Rowe Funeral Home now employs four full-time funeral directors, three office personnel, and six part-time assistant funeral directors. 

They work with people of all religions, although Ken acknowledged that after he bought the business, there was a local legend that Rowe was the “Catholic” funeral home and Libbey Funeral Home was the “Protestant” funeral home.  Ken explains that 70% of his business was with non-Catholic families.  He recalls working with the new pastor of the Alliance Church who was very curious what a “Catholic” funeral home looked like.  After a quick tour of his facility, the pastor realized that the legend was myth.

“In my business, I have to be flexible to help families during difficult times,” Ken explained.  “The average funeral involves 100 person hours of activity. About three of those hours are spent with the body of the deceased person, while 97 hours are spent with the family and the many other entities we work with to make the funeral event come together.”

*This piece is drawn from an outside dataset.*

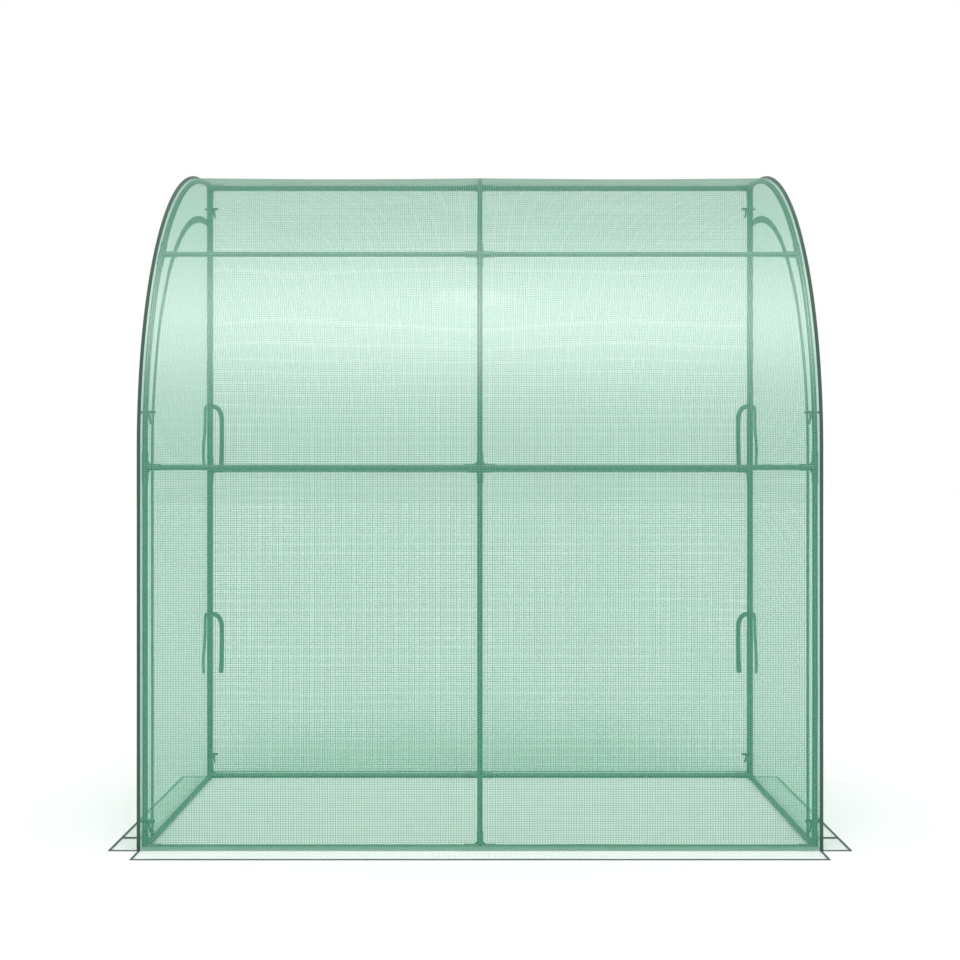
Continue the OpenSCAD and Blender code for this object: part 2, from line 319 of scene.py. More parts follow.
    @staticmethod
    def _level_shade() -> bpy.types.NodeTree:
        """Build a mask of painted shade where a surface is nearly level, in soft patches.

        Returns:
            The group, which gives the mask.
        """
        tree, given, made = new_group("painted_level_shade", {"Place": None, "Amount": 0.3}, {"Mask": "Float"})
        lie = tree.add("SeparateXYZ", {0: tree.add("NewGeometry").outputs["Normal"]}).outputs["Z"]
        steepness = tree.math("ABSOLUTE", lie)
        flat = {"Value": steepness, "From Min": Effects.LEVEL_FROM, "From Max": Effects.LEVEL_TO}
        level = tree.add("MapRange", flat, interpolation_type="SMOOTHSTEP").outputs["Result"]
        cloud = tree.add("TexNoise", {"Vector": given["Place"], "Scale": 5.0, "Detail": 3.0}).outputs["Fac"]
        shade_patches = tree.math("MULTIPLY_ADD", cloud, 0.5, 0.75)
        lying = tree.math("MULTIPLY", level, shade_patches)
        tree.feed(made["Mask"], tree.math("MULTIPLY", lying, given["Amount"]))
        return tree.tree


def shader(name: str) -> tuple[bpy.types.Material, Tree, bpy.types.Node]:
    """Start a material.

    Args:
        name: The material's name.

    Returns:
        The material, its tree and its Principled shader.
    """
    material = bpy.data.materials.new(name)
    material.use_nodes = True
    return material, Tree(material.node_tree), material.node_tree.nodes["Principled BSDF"]


# ---------------------------------------------------------------- finishes


@dataclass(frozen=True)
class MeshCloth:
    """Clear film on a woven grid of flat green threads, with a painted shade that may darken its level parts
    grey-green and make them hide more.
    """

    name: str
    film: Colour = (0.03, 0.70, 0.38)
    thread: Colour = (0.02, 0.24, 0.13)
    film_cover: float = 0.24
    thread_cover: float = 1.0
    gloss: float = 0.45
    coat_ior: float = 1.9
    coat_gloss: float = 0.55
    # The painted shade on level parts: its amount, how much it dulls the coat, and its grey-green colour.
    dust: float = 0.0
    dust_dulls: float = 2.4
    dust_colour: Colour = (0.17, 0.28, 0.21)
    pitch: Point2 = (7.65 * MM, 6.7 * MM)
    thread_w: float = 0.9 * MM
    unevenness: float = 0.12
    relief: float = 0.2

    def material(self, effects: Effects) -> bpy.types.Material:
        """Build the material, which reads the piece's map in metres.

        Args:
            effects: The shared groups.

        Returns:
            The material.
        """
        material, tree, surface = shader(self.name)
        place = tree.add("UVMap", uv_map="Cloth").outputs[0]
        across, up = self.pitch
        grid = tree.group(effects.grid, Map=place, Pitch_U=across, Pitch_V=up, Thread=self.thread_w)
        mottle = {"Colour": rgba(self.film), "Scale": 3.0, "Amount": self.unevenness}
        film = tree.group(effects.mottle, Place=place, **mottle)
        threads = grid.outputs["Threads"]
        cloudy = tree.blend(film.outputs["Cloud"], self.film_cover * 0.9, self.film_cover * 1.1)
        base = tree.tint(threads, film.outputs["Colour"], rgba(self.thread))
        cover = tree.blend(threads, cloudy, self.thread_cover)
        surface.inputs["Coat Weight"].default_value = 1.0
        # Painted shade darkens the level parts of the cover and makes them hide more.
        if self.dust:
            base, cover = self._add_level_shade(effects, tree, surface, place, base, cover)
        threads_up = {"Strength": self.relief, "Distance": 0.2 * MM, "Height": grid.outputs["Height"]}
        bump = tree.add("Bump", threads_up)
        tree.feed(surface.inputs["Base Color"], base)
        tree.feed(surface.inputs["Alpha"], cover)
        tree.feed(surface.inputs["Roughness"], tree.blend(threads, self.gloss, self.gloss + 0.06))
        tree.feed(surface.inputs["Normal"], bump.outputs[0])
        surface.inputs["Coat Roughness"].default_value = self.coat_gloss
        surface.inputs["Coat IOR"].default_value = self.coat_ior
        return material

    def _add_level_shade(
        self,
        effects: Effects,
        tree: Tree,
        surface: bpy.types.Node,
        place: Socket,
        base: Socket,
        cover: Socket,
    ) -> tuple[Socket, Socket]:
        """Paint shade on the level parts of the mesh: a darker grey-green that hides more, with the coat's
        gloss dulled there.

        Args:
            effects: The shared groups.
            tree: The material's tree.
            surface: Its Principled shader.
            place: The map in metres.
            base: The mesh's colour without the painted shade.
            cover: How much the mesh hides without the painted shade.

        Returns:
            The mesh's colour with the painted shade, and how much it hides.
        """
        dust = tree.group(effects.dust, Place=place, Amount=self.dust).outputs["Mask"]
        dulled = tree.math("MINIMUM", tree.math("MULTIPLY", dust, self.dust_dulls), 1.0)
        tree.feed(surface.inputs["Coat Weight"], tree.math("SUBTRACT", 1.0, dulled))
        covered = tree.math("MINIMUM", tree.math("ADD", cover, dust), 1.0)
        return tree.tint(dulled, base, rgba(self.dust_colour)), covered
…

Funeral directors work with cemetery sextons, ministers, newspapers, insurance companies, banks, veterans’ services organizations and catering businesses.  Their activity is regulated by the Minnesota Department of Health, and licenses are required to perform services as a funeral director, to operate a funeral home and to operate a crematory.  In addition, funeral directors are obliged to participate in twelve hours of continuing education over a two-year period to keep their licenses current.

 “My partner, Dave Huso, has learned the business just as I did,” said Ken. “At some point I will retire and spend more time doing some of the things I do in my spare time, like visiting the Badlands in Medora, North Dakota, or my children in Grand Forks and Sydney, Nebraska.” 

Ken and his wife, Pam, have been active over the years in community organizations like the Itasca County Family YMCA.  “When you think about it, this is really a people business,” said Ken.  “I’ve enjoyed this work, which may seem strange to people who don’t understand what all we do.”